(Saved entries)
:::::

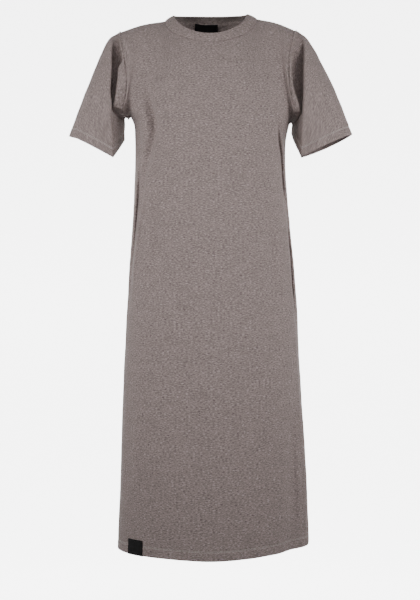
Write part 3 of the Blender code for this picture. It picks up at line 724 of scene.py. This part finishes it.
panels = {
    "wall": 1.4,
    "lowerRows": 150,
    "upperRows": 78,
    "hemRows": 13,
    "hemDepth": 21.0,
    "seamGap": 0.3,
    "grooveDepth": 0.8,
    "neckGrooveDepth": 0.35,
    "grooveWidth": 1.7,
    "lipDepth": 3.0,
    "neckLipDepth": 0.7,
    "puckerDepth": 0.6,
    "stitchGroove": 0.9,
    "ripple": 0.9,
    "foldGap": 0.25,
    "foldedRows": (12, 10, 7, 4, 2, 1),
    "flat": {frontSide: (0.60, 1.11), backSide: (0.58, 1.17)},
    "creases": {
        frontSide: [
            # path of (x, z), width, depth, lean
            # beside the armholes
            ([(-150, -56), (-154, -100), (-157, -140), (-163, -175), (-169, -216)], 11, -7.0, 1.0),
            ([(145, -56), (150, -100), (154, -140), (158, -175), (164, -216)], 11, -7.0, 1.0),
            ([(-163, -176), (-160, -198), (-159, -214)], 6, -3.0, 1.2),        # bulge under the arm
            # slant from the right underarm, then the lines and ridges at the right side
            ([(-138, -110), (-125, -175), (-112, -226), (-112, -262), (-123, -300), (-136, -350),
              (-146, -425)], 15, 20.0, 0.3),
            ([(-126, -310), (-133, -368), (-137, -401), (-146, -445), (-153, -497), (-158, -549),
              (-163, -620)], 3.2, -4.0, 1.0),
            ([(-145, -290), (-149, -368), (-151, -401), (-155, -445), (-160, -497), (-165, -549),
              (-170, -630)], 3.0, 10.5, 1.0),
            ([(-151, -290), (-155, -368), (-157, -401), (-161, -445), (-166, -497), (-171, -549),
              (-176, -630)], 3.0, -3.2, 1.0),
            ([(-113, -350), (-111, -460), (-114, -580)], 8, 4.5, 1.3),
            # lines and ridges at the left side
            ([(137, -205), (143, -262), (149, -298), (151, -335), (154, -372), (160, -440)], 3.0, 11.5, 1.0),
            ([(144, -205), (150, -262), (155.5, -298), (157, -335), (160, -372), (165, -430)], 3.0, -4.5, 1.0),
            ([(145, -385), (151, -405), (160, -445), (165, -498), (169, -550), (177, -645),
              (186, -811), (191, -930)], 3.0, -3.2, 1.0),
            ([(157, -370), (164, -443), (169, -498), (173, -550), (180, -680)], 2.8, 13.0, 1.0),
            ([(162, -370), (170, -443), (175, -498), (179, -550), (186, -680)], 3.0, -4.5, 1.0),
            ([(121, -405), (128, -500), (134, -610)], 10, 4.5, 1.1),
            ([(176, -780), (180, -900), (183, -1000), (186, -1112)], 5, -3.0, 1.0),   # near the hem at the left
            ([(-166, -760), (-170, -900), (-175, -1060)], 10, 4.0, 1.2),
            ([(-60, -640), (-68, -800), (-64, -1000)], 24, 4.6, 1.4),
            ([(40, -700), (52, -860), (60, -1060)], 22, 4.8, 1.2),
            ([(-124, -76), (-110, -112), (-92, -156)], 15, 3.4, 1.2),          # slack over the chest
            ([(124, -74), (112, -112), (98, -152)], 14, 3.4, 1.2),
            ([(-46, -330), (-10, -347), (34, -338)], 13, 2.2, 1.0),
            ([(-96, -606), (-40, -628), (24, -620)], 15, 2.0, 1.0),
        ],
        backSide: [
            ([(-156, -180), (-150, -210), (-140, -262)], 9, 3.0, 1.4),
            ([(155, -184), (148, -220), (136, -280)], 9, 3.0, 1.4),
            ([(-146, -250), (-149, -330), (-152, -430)], 9, -2.4, 1.3),
            ([(147, -262), (150, -360), (153, -470)], 10, -2.6, 1.2),
            ([(-110, -96), (-88, -130), (-80, -180)], 18, 1.8, 1.3),
            ([(112, -100), (92, -136), (84, -190)], 17, 1.7, 1.3),
            ([(-96, -388), (-40, -405), (14, -398)], 13, 2.0, 1.0),            # slack above the seat
            ([(-60, -436), (0, -452), (70, -440)], 14, 1.8, 1.0),
            ([(20, -482), (66, -496), (116, -480)], 12, 1.5, 1.0),
            ([(-120, -560), (-112, -720), (-118, -900)], 18, 2.4, 1.3),
            ([(96, -600), (104, -780), (112, -1000)], 17, 2.4, 1.2),
            ([(-20, -640), (-28, -820), (-24, -1060)], 22, 2.0, 1.3),
            ([(168, -800), (172, -930), (176, -1070)], 8, 2.8, 0.9),
            ([(-160, -820), (-164, -940), (-168, -1080)], 9, 2.6, 1.2),
        ],
    },
}


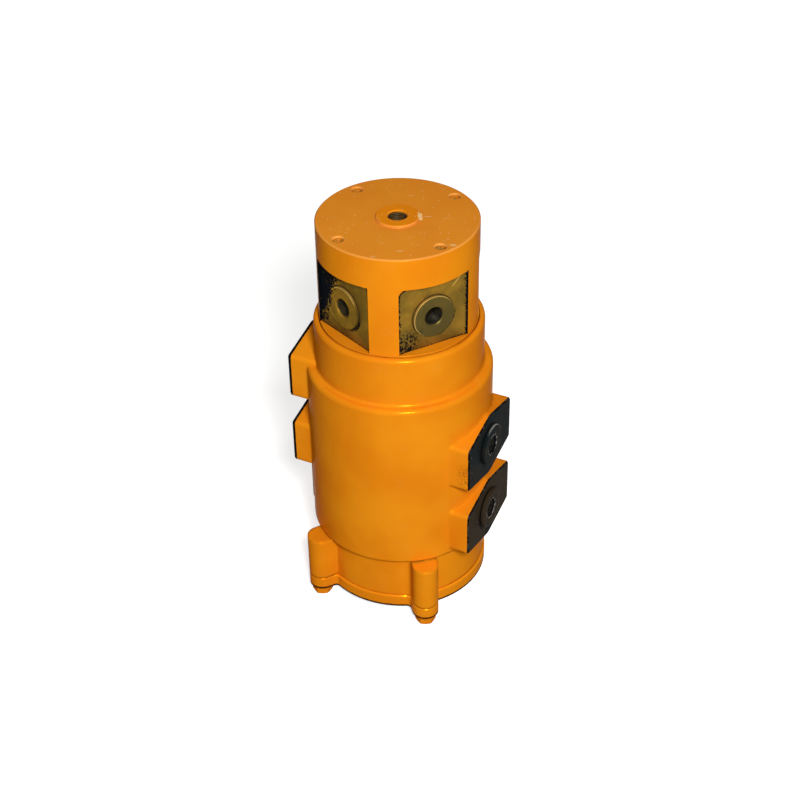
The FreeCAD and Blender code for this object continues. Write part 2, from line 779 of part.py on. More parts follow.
bottom_cover = new_body("bottom_cover")
revolve(bottom_cover, "cover_turning", (
    ("0", "cover_bottom"),
    ("cover_radius - cover_edge_chamfer", "cover_bottom"),
    ("cover_radius", "cover_bottom + cover_edge_chamfer"),
    ("cover_radius", "cover_top - cover_edge_chamfer"),
    ("cover_radius - cover_edge_chamfer", "cover_top"),
    ("cavity_radius - spigot_clearance", "cover_top"),
    ("cavity_radius - spigot_clearance", "cover_top + (spigot_height - cover_ring_thickness) / 2"),
    ("cavity_radius - cover_ring_thickness", "cover_top + (spigot_height - cover_ring_thickness) / 2"),
    ("cavity_radius - cover_ring_thickness", "cover_top + (spigot_height + cover_ring_thickness) / 2"),
    ("cavity_radius - spigot_clearance", "cover_top + (spigot_height + cover_ring_thickness) / 2"),
    ("cavity_radius - spigot_clearance", "cover_top + spigot_height"),
    ("0", "cover_top + spigot_height"),
))
for index, bearing in enumerate(LUG_BEARINGS, 1):
    ear_outline = level_sketch(bottom_cover, f"ear_{index}_outline", bearing, "cover_bottom")
    tongue(ear_outline, "cavity_radius", "lug_circle", "lug_radius")
    pad(bottom_cover, f"ear_{index}", ear_outline, "cover_thickness")
for index, bearing in enumerate(LUG_BEARINGS, 1):
    revolve(bottom_cover, f"ear_{index}_hole", (
        ("0", "cover_bottom"),
        ("bolt_radius + bolt_hole_clearance", "cover_bottom"),
        ("bolt_radius + bolt_hole_clearance", "cover_top"),
        ("0", "cover_top"),
    ), "V_Axis", True, radial_sketch(bottom_cover, f"ear_{index}_hole_profile", bearing, "0", "lug_circle"))

cover_o_ring = new_body("cover_o_ring")
cover_ring_sketch = sketch_on(cover_o_ring, "cover_ring_section", "XZ_Plane")
circle(cover_ring_sketch, "cover_ring_thickness / 2 - seat_clearance",
       "cavity_radius - cover_ring_thickness / 2", "cover_top + spigot_height / 2")
cover_ring_turning = cover_o_ring.newObject("PartDesign::Revolution", "cover_ring_turning")
cover_ring_turning.Profile = cover_ring_sketch
cover_ring_turning.ReferenceAxis = (cover_ring_sketch, ["V_Axis"])
cover_ring_turning.Angle = 360
finish_feature(cover_o_ring, cover_ring_turning)


# Cover bolts with hexagon heads, and split spring washers under them

one_bolt = new_body("one_cover_bolt")
head_sketch = sketch_on(one_bolt, "bolt_head_outline", "XY_Plane")
hexagon(head_sketch, "bolt_flats")
pad(one_bolt, "bolt_head", head_sketch, "bolt_head_height")
revolve(one_bolt, "bolt_head_bevel", (
    ("bolt_flats / 2 - bolt_bevel_inset", "0"),
    ("bolt_flats", "0"),
    ("bolt_flats", "(bolt_flats / 2 + bolt_bevel_inset) * tan(bolt_bevel_angle)"),
), cut=True)
shank_sketch = sketch_on(one_bolt, "bolt_shank_outline", "XY_Plane", out="bolt_head_height")
circle(shank_sketch, "bolt_radius")
pad(one_bolt, "bolt_shank", shank_sketch, "bolt_length")
cover_bolts = copies("cover_bolts", one_bolt, on_circle("lug_circle", LUG_BEARINGS))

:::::

**WHAT TO WORK ON**.
Using the records above, pull out each line where the word "from" occurs.

**COMPLETE ANSWER**.
            # slant from the right underarm, then the lines and ridges at the right side
The FreeCAD and Blender code for this object continues. Write part 2, from line 779 of part.py on. More parts follow.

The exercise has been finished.